A photo in the Goltens office showing its Manhattan views on September 11, 2001.
A photo in the Goltens office showing its Manhattan views on September 11, 2001. “On the roof we had such a beautiful view of the Twin Towers,” said Shari Umland, the Human Resources manager who worked at Goltens for 25-years and occasionally brought her son to work with her. “I was sitting at my desk, listening to the radio when one of the planes hit. I went out onto the roof with a colleague. We saw the buildings just falling. There were military [soldiers] outside in gas masks. It was snowing from all the debris from the buildings coming down. It was surreal,” she said.
Pressure from developers and Red Hook’s overall gentrification made Golten Marine’s workshop’s million-dollar Manhattan views a sought-after commodity. In the foreground, a decommissioned crane at the Port of Red Hook sits idle. The port’s 80-acre complex has long been eyed by developers including one whose plan to redevelop the waterfront parcel into luxury housing has the ear of current Governor Andrew Cuomo.

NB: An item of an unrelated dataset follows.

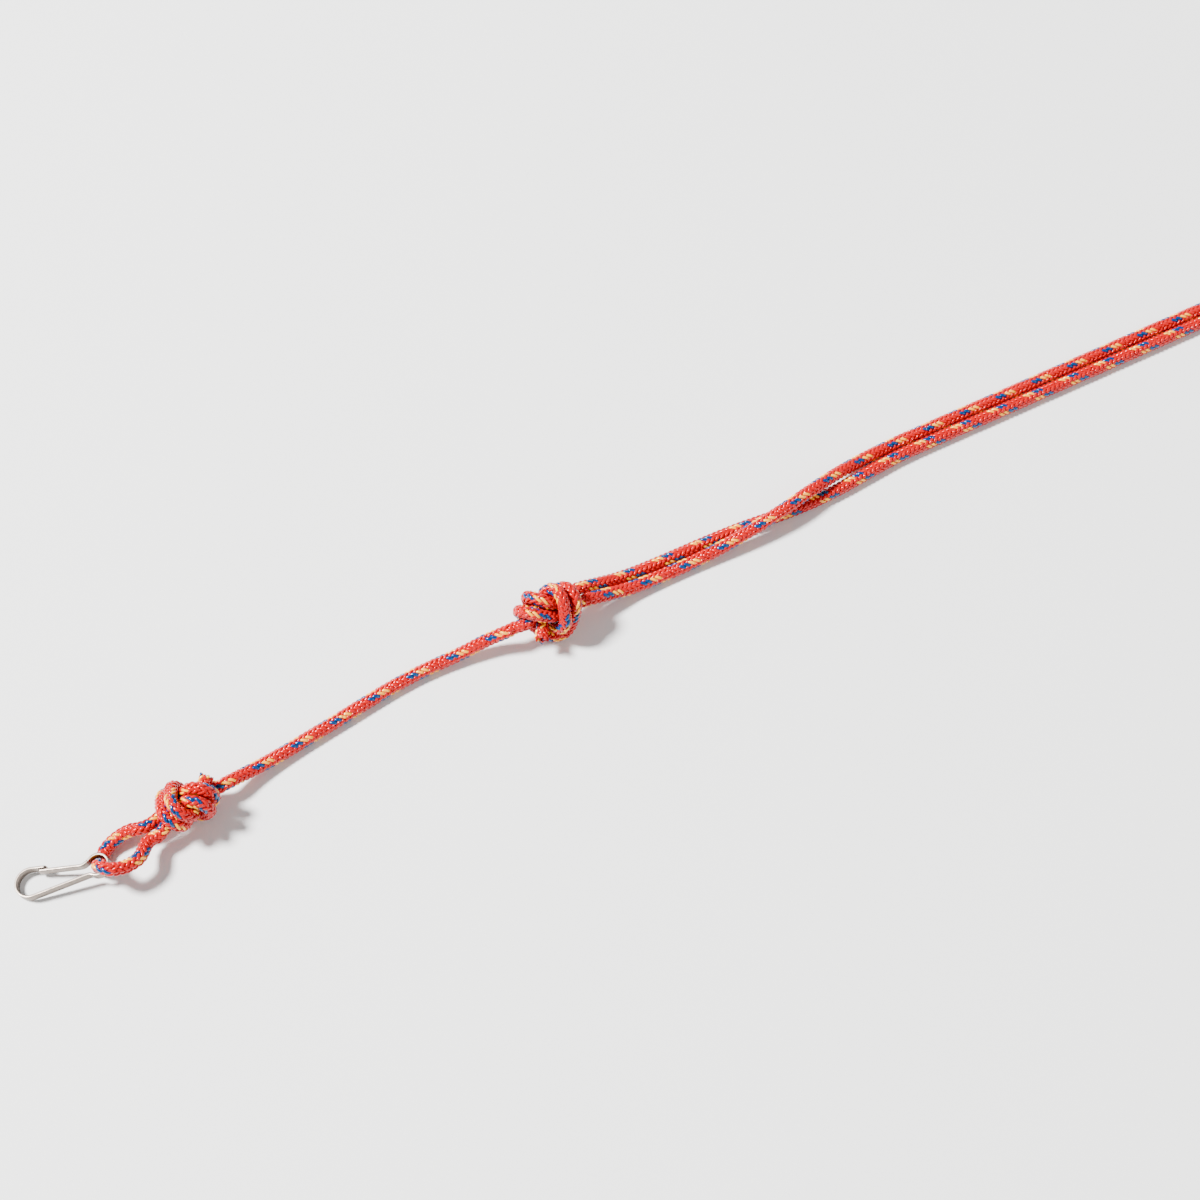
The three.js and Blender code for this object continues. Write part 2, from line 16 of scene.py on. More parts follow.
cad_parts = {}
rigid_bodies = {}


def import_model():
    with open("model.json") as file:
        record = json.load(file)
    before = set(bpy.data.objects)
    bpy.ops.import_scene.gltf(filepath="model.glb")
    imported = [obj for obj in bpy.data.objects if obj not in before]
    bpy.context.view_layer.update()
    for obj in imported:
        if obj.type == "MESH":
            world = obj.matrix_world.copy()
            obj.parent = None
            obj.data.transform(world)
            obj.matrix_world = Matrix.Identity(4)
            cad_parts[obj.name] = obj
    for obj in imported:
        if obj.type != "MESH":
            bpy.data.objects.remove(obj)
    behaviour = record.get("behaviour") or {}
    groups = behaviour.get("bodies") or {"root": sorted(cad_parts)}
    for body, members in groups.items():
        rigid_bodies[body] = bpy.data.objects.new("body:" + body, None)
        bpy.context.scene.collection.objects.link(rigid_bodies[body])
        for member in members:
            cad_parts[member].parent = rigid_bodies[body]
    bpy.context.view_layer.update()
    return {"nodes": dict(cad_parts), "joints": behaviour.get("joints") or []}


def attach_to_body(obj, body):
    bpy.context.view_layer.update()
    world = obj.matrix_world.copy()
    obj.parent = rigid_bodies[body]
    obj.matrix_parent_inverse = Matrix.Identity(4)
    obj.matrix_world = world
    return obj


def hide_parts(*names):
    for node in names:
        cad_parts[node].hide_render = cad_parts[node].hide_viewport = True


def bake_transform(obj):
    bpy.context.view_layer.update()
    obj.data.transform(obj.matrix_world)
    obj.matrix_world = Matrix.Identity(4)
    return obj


MM = 0.001

# Braid: eight yarns wind each way round the cord, two over and two under
YARNS_EACH_WAY = 8
LAY = 15.6 * MM  # cord length in which a yarn goes once round
YARN_WIDTH = 1.24 * MM
YELLOW_WIDTH = 1.02 * MM  # the yellow yarns are slimmer
YARN_THICKNESS = 0.8 * MM
YARN_GIRTH = 2 * (YARN_WIDTH + YARN_THICKNESS) * 0.8  # an oval's is about 0.8 of its box's
YARN_SIDES = 8
WEAVE_DEPTH = 0.36 * MM  # how far a yarn moves in and out of its mean radius
FLOAT_FLATNESS = 0.9  # how level a yarn stays between its dives
FLOAT_START = {1: 0.5, -1: 2.5}  # crossings from a yarn's start to the middle of its float, by hand
YARN_STEPS = 32  # rings of a yarn in one lay
# Yarns of each colour: hand (1 turns right, -1 left) and number
YARNS = {
    "red": [(1, k) for k in range(4, YARNS_EACH_WAY)] + [(-1, k) for k in range(YARNS_EACH_WAY)],
    "blue": [(1, 2), (1, 3)],
    "yellow": [(1, 0), (1, 1)],
}
CORE_PART = 0.38  # core radius as a part of the cord's
CORE_SIDES = 18
CORE_FLUTES = 6
FLUTE_DEPTH = 0.07  # as a part of the core's radius
CORE_GAP = 0.2 * MM  # between the core's stretches, hidden by the yarns
CORE_SET_BACK = 1.8 * MM  # how far the core ends inside the cut ends of the cover
CAD_CORE_CORNERS = 6  # corners of a ring of a CAD core rod
UNEVEN_CUT = 1.3 * MM  # most that a yarn stops short of a cut end
FRAY_LENGTH = 2.5 * MM
FRAY_SPREAD = 0.3  # how much wider the yarns stand at a cut end
PATH_STEP = 0.25 * MM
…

An idle hoist in Goltens workshop. The decrease in the number of ships docking in New York City coupled with newer and bigger vessels that require less maintenance meant less work for Golten’s mechanics. In response, the company slowly trimmed their workforce down to 20 employees; the number let go on April 4, 2014 when the facility officially closed.
Inside the men’s bathroom/locker room was a long aluminum trough sink, large lockers and grease-stained walls and soap dispensers. Once a boisterous hub of workers, the overall silence was deafening.
Dominic Rama, 70 (though his colleagues said he was older), a Golten’s machinist originally from Spain.
Dominic’s grease-stained hands during one of Goltens final days.
A deconstructed workshop on the facility’s ground-floor level. “If the old man [Sigurd Golten] knew this was going on, he would be turning over in his grave right now,” said Sandro Morelli, a long-time Golten’s employee. “But what are you going to do?”